叶公好龙
Yègōng hào lóngHe decorated his palace with dragons — until a real one appeared. The idiom for loving what you only love in the abstract.
The Story · 故事 gùshi
Lord Ye (叶公, Yègōng) was a nobleman who was utterly devoted to dragons. His halls were painted with dragon murals. His clothing was embroidered with dragons. Dragon carvings decorated every beam and pillar. He spoke about dragons constantly and was known throughout the region as the man who loved dragons above all things.

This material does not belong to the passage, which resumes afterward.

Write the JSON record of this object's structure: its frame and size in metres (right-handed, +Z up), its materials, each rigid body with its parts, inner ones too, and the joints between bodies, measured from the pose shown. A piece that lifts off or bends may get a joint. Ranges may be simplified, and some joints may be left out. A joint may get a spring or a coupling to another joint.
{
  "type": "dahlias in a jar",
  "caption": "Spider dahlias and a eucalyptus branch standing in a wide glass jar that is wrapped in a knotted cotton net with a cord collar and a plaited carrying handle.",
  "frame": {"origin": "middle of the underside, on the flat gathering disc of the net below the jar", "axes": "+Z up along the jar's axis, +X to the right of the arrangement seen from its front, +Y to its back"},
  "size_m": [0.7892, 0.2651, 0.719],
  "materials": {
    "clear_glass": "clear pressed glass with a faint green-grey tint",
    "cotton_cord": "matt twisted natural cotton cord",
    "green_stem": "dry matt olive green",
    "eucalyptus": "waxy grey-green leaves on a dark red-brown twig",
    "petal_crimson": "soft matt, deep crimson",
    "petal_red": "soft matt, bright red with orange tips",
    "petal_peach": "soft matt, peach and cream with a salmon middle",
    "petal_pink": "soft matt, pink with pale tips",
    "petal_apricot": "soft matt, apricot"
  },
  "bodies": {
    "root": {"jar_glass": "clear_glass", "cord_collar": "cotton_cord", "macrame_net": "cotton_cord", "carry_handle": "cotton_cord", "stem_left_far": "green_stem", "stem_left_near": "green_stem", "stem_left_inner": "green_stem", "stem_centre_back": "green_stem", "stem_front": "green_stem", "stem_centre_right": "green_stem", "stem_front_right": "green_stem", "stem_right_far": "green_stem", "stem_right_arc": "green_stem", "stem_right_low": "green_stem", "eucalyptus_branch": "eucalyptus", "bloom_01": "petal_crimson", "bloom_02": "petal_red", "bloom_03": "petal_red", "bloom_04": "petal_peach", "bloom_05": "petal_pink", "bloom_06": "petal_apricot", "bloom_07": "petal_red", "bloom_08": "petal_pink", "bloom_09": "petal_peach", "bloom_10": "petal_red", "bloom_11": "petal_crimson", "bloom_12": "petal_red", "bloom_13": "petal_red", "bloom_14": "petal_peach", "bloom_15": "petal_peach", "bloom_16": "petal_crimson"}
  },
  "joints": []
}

The Heaven Dragon heard of Lord Ye's devotion and was moved to visit him in person. The dragon descended from the clouds and thrust its head through the window, its tail coiling through the doorway. At the sight of the real dragon, Lord Ye turned white with terror and fled, trembling, unable to stop shaking.
The story appears in 刘向 (Liú Xiàng)'s 新序 (Xīn Xù, "New Arrangements"), a Han dynasty collection of moral anecdotes. Its point is precise: Lord Ye's love was for the idea of dragons — their beauty, their power, their symbolic meaning — not for actual dragons in their living, terrifying reality. What he loved was the representation, and he was unprepared for the thing itself.
Usage · 用法 yòngfǎ
The idiom describes someone who professes enthusiasm for something but reveals, when faced with the real thing, that they never wanted actual contact with it. It is a mild insult — pointed, but not vicious. The implication is self-deception rather than dishonesty: Lord Ye probably believed he loved dragons.

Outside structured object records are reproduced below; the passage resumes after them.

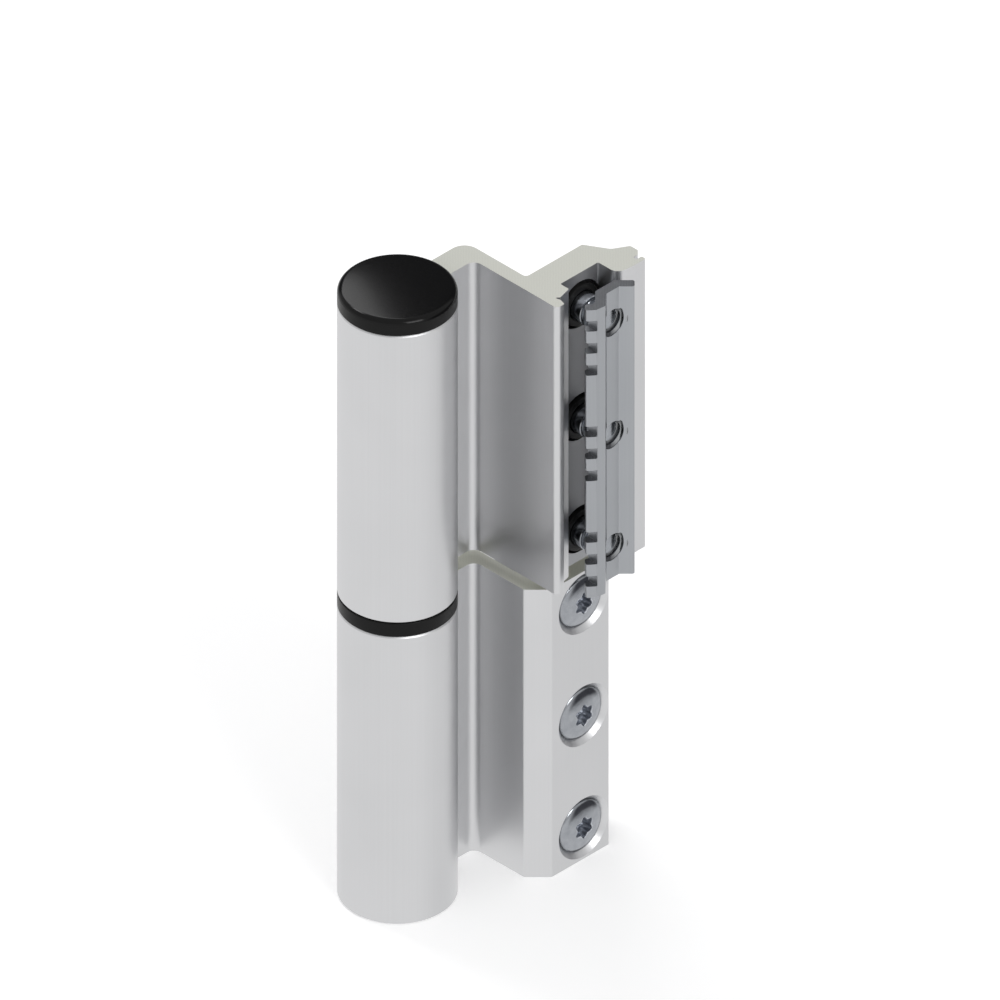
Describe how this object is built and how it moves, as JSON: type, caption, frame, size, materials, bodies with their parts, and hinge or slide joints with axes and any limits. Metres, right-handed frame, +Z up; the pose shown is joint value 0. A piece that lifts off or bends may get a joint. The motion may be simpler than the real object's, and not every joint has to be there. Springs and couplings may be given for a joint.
{
  "type": "clamp hinge",
  "caption": "Barrel hinge with two offset leaves, each with screws that draw a bent clamp plate onto the groove of an aluminium door profile.",
  "frame": {"origin": "on the barrel's axis at the barrel's foot", "axes": "+Z up the barrel towards the cap, +X towards the side on which the upper leaf clamps, +Y from the barrel towards the leaf walls"},
  "size_m": [0.0387, 0.0543, 0.1346],
  "materials": {
    "leaf_aluminium": "satin anodised",
    "plate_aluminium": "satin anodised, a shade darker",
    "zinc_screw": "bright zinc plated",
    "black_plastic": "satin black",
    "pin_steel": "ground"
  },
  "bodies": {
    "lower_leaf": {"lower_leaf": "leaf_aluminium", "hinge_pin": "pin_steel", "lower_bush": "black_plastic", "spacer_ring": "black_plastic", "bottom_plug": "black_plastic", "lower_retainer_top": "black_plastic", "lower_retainer_middle": "black_plastic", "lower_retainer_bottom": "black_plastic"},
    "upper_leaf": {"upper_leaf": "leaf_aluminium", "upper_bush": "black_plastic", "top_cap": "black_plastic", "upper_retainer_top": "black_plastic", "upper_retainer_middle": "black_plastic", "upper_retainer_bottom": "black_plastic"},
    "upper_plate": {"upper_clamp_plate": "plate_aluminium"},
    "lower_plate": {"lower_clamp_plate": "plate_aluminium"},
    "upper_screw_middle": {"upper_screw_middle": "zinc_screw"},
    "upper_screw_top": {"upper_screw_top": "zinc_screw"},
    "upper_screw_bottom": {"upper_screw_bottom": "zinc_screw"},
    "lower_screw_middle": {"lower_screw_middle": "zinc_screw"},
    "lower_screw_top": {"lower_screw_top": "zinc_screw"},
    "lower_screw_bottom": {"lower_screw_bottom": "zinc_screw"}
  },
  "joints": [
    {"name": "barrel_swing", "type": "hinge", "parent": "lower_leaf", "child": "upper_leaf", "pos_m": [0, 0, 0.067], "axis": [0, 0, -1], "range_deg": [0, 180]},
    {"name": "upper_screw_middle_turn", "type": "hinge", "parent": "upper_leaf", "child": "upper_screw_middle", "pos_m": [0.011, 0.03, 0.099], "axis": [1, 0, 0], "range_deg": [0, 1080]},
    {"name": "upper_screw_top_turn", "type": "hinge", "parent": "upper_leaf", "child": "upper_screw_top", "pos_m": [0.011, 0.03, 0.124], "axis": [1, 0, 0], "range_deg": [0, 1080]},
    {"name": "upper_screw_bottom_turn", "type": "hinge", "parent": "upper_leaf", "child": "upper_screw_bottom", "pos_m": [0.011, 0.03, 0.074], "axis": [1, 0, 0], "range_deg": [0, 1080]},
    {"name": "upper_plate_slide", "type": "slide", "parent": "upper_leaf", "child": "upper_plate", "axis": [-1, 0, 0], "range_m": [0, 0.003]},
    {"name": "lower_screw_middle_turn", "type": "hinge", "parent": "lower_leaf", "child": "lower_screw_middle", "pos_m": [0.017, 0.0309, 0.032], "axis": [-1, 0, 0], "range_deg": [0, 1080]},
    {"name": "lower_screw_top_turn", "type": "hinge", "parent": "lower_leaf", "child": "lower_screw_top", "pos_m": [0.017, 0.0309, 0.057], "axis": [-1, 0, 0], "range_deg": [0, 1080]},
    {"name": "lower_screw_bottom_turn", "type": "hinge", "parent": "lower_leaf", "child": "lower_screw_bottom", "pos_m": [0.017, 0.0309, 0.007], "axis": [-1, 0, 0], "range_deg": [0, 1080]},
    {"name": "lower_plate_slide", "type": "slide", "parent": "lower_leaf", "child": "lower_plate", "axis": [1, 0, 0], "range_m": [0, 0.003]}
  ],
  "couplings": [
    {"joint": "upper_screw_top_turn", "follows": "upper_screw_middle_turn", "ratio": 1},
    {"joint": "upper_screw_bottom_turn", "follows": "upper_screw_middle_turn", "ratio": 1},
    {"joint": "upper_plate_slide", "follows": "upper_screw_middle_turn", "m_per_rad": 0.00015915},
    {"joint": "lower_screw_top_turn", "follows": "lower_screw_middle_turn", "ratio": 1},
    {"joint": "lower_screw_bottom_turn", "follows": "lower_screw_middle_turn", "ratio": 1},
    {"joint": "lower_plate_slide", "follows": "lower_screw_middle_turn", "m_per_rad": 0.00015915}
  ]
}
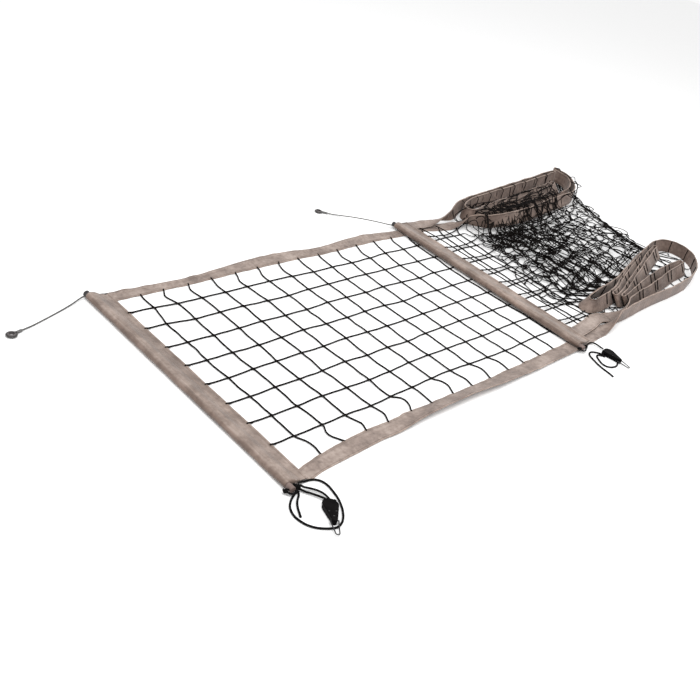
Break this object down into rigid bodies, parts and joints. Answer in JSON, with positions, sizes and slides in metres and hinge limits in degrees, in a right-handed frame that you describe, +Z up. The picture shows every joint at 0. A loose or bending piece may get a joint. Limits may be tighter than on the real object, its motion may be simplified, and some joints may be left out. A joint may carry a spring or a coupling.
{
  "type": "volleyball net",
  "caption": "Volleyball net partly rolled out on the ground, with hemmed fabric tapes, side pole sleeves, a tension cable with eyes, and bottom cords with hook tensioners.",
  "frame": {"origin": "on the ground under the middle of the net's outline, cords and cable ends left out", "axes": "+X along the net from its first end toward the folded pile, +Y from the bottom tape to the top tape, +Z up"},
  "size_m": [3.2176, 1.4441, 0.0887],
  "materials": {
    "net_twine": "braided black twine, matte",
    "band_fabric": "coated taupe fabric with a faint sheen",
    "cable_steel": "stranded steel cable",
    "ferrule_alu": "pressed sleeve, satin",
    "thimble_steel": "satin",
    "plug_plastic": "matte",
    "cap_plastic": "matte",
    "pole_fibre": "resin-bound glass fibre, satin",
    "cord_black": "braided black cord, matte",
    "tensioner_plastic": "moulded, matte",
    "roller_plastic": "matte",
    "wire_steel": "bright wire",
    "cam_metal": "cast, satin"
  },
  "bodies": {
    "main_net": {"main_mesh": "net_twine", "top_tape": "band_fabric", "bottom_tape": "band_fabric", "top_tape_folds": "band_fabric", "bottom_tape_folds": "band_fabric", "mesh_folds": "net_twine", "tension_cable": "cable_steel", "tension_cable_folds": "cable_steel", "left_sleeve": "band_fabric", "left_sleeve_plug": "plug_plastic", "left_cable_end": "cable_steel", "left_ferrule": "ferrule_alu", "left_thimble": "thimble_steel"},
    "returned_end": {"end_mesh": "net_twine", "end_top_tape": "band_fabric", "end_bottom_tape": "band_fabric", "end_cable": "cable_steel", "right_sleeve": "band_fabric", "right_sleeve_plug": "plug_plastic", "right_cable_end": "cable_steel", "right_ferrule": "ferrule_alu", "right_thimble": "thimble_steel"},
    "left_pole_set": {"left_pole": "pole_fibre", "left_pole_cap_top": "plug_plastic", "left_pole_cap_bottom": "cap_plastic", "left_cord": "cord_black", "left_knot": "cord_black", "left_stopper_knot": "cord_black", "left_tensioner_base": "tensioner_plastic", "left_tensioner_cover": "tensioner_plastic", "left_tensioner_screws": "wire_steel", "left_roller_pin": "wire_steel", "left_cam_pin": "wire_steel", "left_cam_spring": "wire_steel"},
    "left_roller_body": {"left_roller": "roller_plastic"},
    "left_cam_body": {"left_cam": "cam_metal"},
    "left_bail_body": {"left_bail": "wire_steel"},
    "right_pole_set": {"right_pole": "pole_fibre", "right_pole_cap_top": "plug_plastic", "right_pole_cap_bottom": "cap_plastic", "right_cord": "cord_black", "right_knot": "cord_black", "right_stopper_knot": "cord_black", "right_tensioner_base": "tensioner_plastic", "right_tensioner_cover": "tensioner_plastic", "right_tensioner_screws": "wire_steel", "right_roller_pin": "wire_steel", "right_cam_pin": "wire_steel", "right_cam_spring": "wire_steel"},
    "right_roller_body": {"right_roller": "roller_plastic"},
    "right_cam_body": {"right_cam": "cam_metal"},
    "right_bail_body": {"right_bail": "wire_steel"}
  },
  "joints": [
    {"name": "fold_out", "type": "hinge", "parent": "main_net", "child": "returned_end", "pos_m": [0.278, -0.042, 0.019], "axis": [0, 1, 0], "range_deg": [0, 90]},
    {"name": "left_pole_slide", "type": "slide", "parent": "main_net", "child": "left_pole_set", "axis": [-0.0192, -0.9998, 0], "range_m": [0, 0.9]},
    {"name": "left_roller_spin", "type": "hinge", "parent": "left_pole_set", "child": "left_roller_body", "pos_m": [-1.39973, -0.6657, 0.008], "axis": [0, 0, 1], "continuous": true},
    {"name": "left_cam_bite", "type": "hinge", "parent": "left_pole_set", "child": "left_cam_body", "pos_m": [-1.41673, -0.65743, 0.006], "axis": [0, 0, -1], "range_deg": [0, 20], "stiffness_Nm_per_rad": 0.02, "springref_deg": -20.05},
    {"name": "left_hook_swing", "type": "hinge", "parent": "left_pole_set", "child": "left_bail_body", "pos_m": [-1.43373, -0.70577, 0.008], "axis": [-0.848, 0.5299, 0], "range_deg": [0, 100]},
    {"name": "right_pole_slide", "type": "slide", "parent": "returned_end", "child": "right_pole_set", "axis": [-0.0349, -0.9994, 0], "range_m": [0, 0.9]},
    {"name": "right_roller_spin", "type": "hinge", "parent": "right_pole_set", "child": "right_roller_body", "pos_m": [0.10088, -0.61401, 0.008], "axis": [0, 0, 1], "continuous": true},
    {"name": "right_cam_bite", "type": "hinge", "parent": "right_pole_set", "child": "right_cam_body", "pos_m": [0.08198, -0.6137, 0.006], "axis": [0, 0, -1], "range_deg": [0, 20], "stiffness_Nm_per_rad": 0.02, "springref_deg": -20.05},
    {"name": "right_hook_swing", "type": "hinge", "parent": "right_pole_set", "child": "right_bail_body", "pos_m": [0.087, -0.66469, 0.008], "axis": [-0.9925, 0.1219, 0], "range_deg": [0, 100]}
  ]
}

Said of someone who claims to love adventure but refuses every opportunity that involves real discomfort. Said of a politician who speaks passionately about the poor but avoids any actual poor neighborhood. Said of a reader who collects books enthusiastically but reads few of them. The gap between stated love and actual willingness to engage.

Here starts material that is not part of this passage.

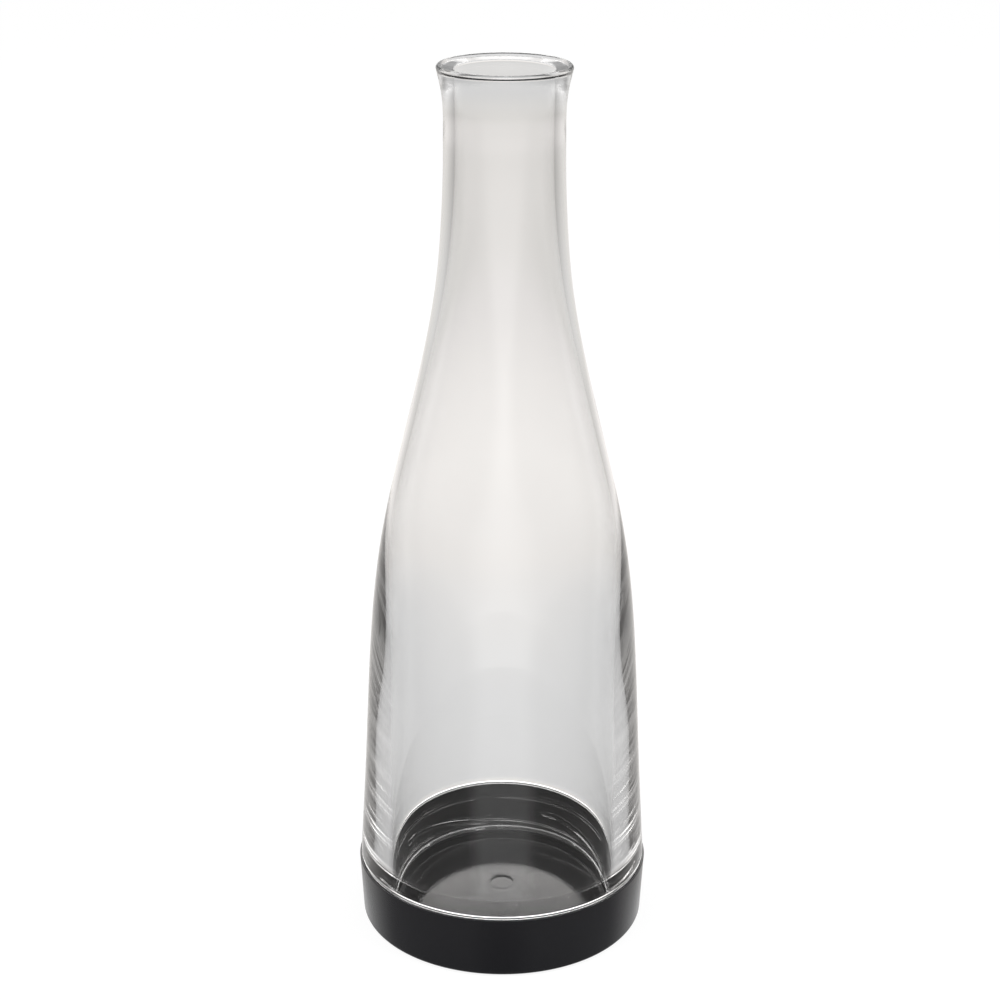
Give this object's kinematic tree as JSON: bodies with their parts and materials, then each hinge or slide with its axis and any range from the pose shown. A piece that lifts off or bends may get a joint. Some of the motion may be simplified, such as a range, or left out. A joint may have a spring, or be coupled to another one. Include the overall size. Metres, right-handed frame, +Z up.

他说喜欢挑战,其实是叶公好龙。(Tā shuō xǐhuān tiǎozhàn, qíshí shì Yègōng hào lóng.) — He says he loves challenges, but actually he's like Lord Ye and his dragons: the real thing frightens him.
Character Analysis · 字解 zìjiě
Here a surname (Lord Ye), but the character normally means "leaf" — the leaf of a tree. The name Ye is read with a falling tone (fourth) as a surname; as "leaf" it is usually second tone. The semantic disconnect — a leaf-named lord who loves dragons — has its own quiet irony.
Duke, lord, honorific for older men. 叶公 is "Lord Ye," a title indicating nobility. The same character appears in 公司 (company), 公共 (public), 先生 (older: 公). The aristocratic frame makes the cowardice more pointed — he's not some common man, but a lord.
To love, to be fond of — the fourth-tone reading of 好, distinct from the third-tone reading (hǎo, "good"). 好学 (hào xué, to love learning) vs. 好 (hǎo, good). The fourth-tone reading marks an active preference or passion, not just a positive judgment.
Dragon — the Chinese dragon, quite different from its Western counterpart. The Chinese dragon (龙) is a benevolent, water-controlling celestial creature associated with imperial power, rain, and good fortune. Lord Ye's dragon obsession is therefore not a Gothic eccentricity but a prestigious passion — all the more ironic when the real thing arrives.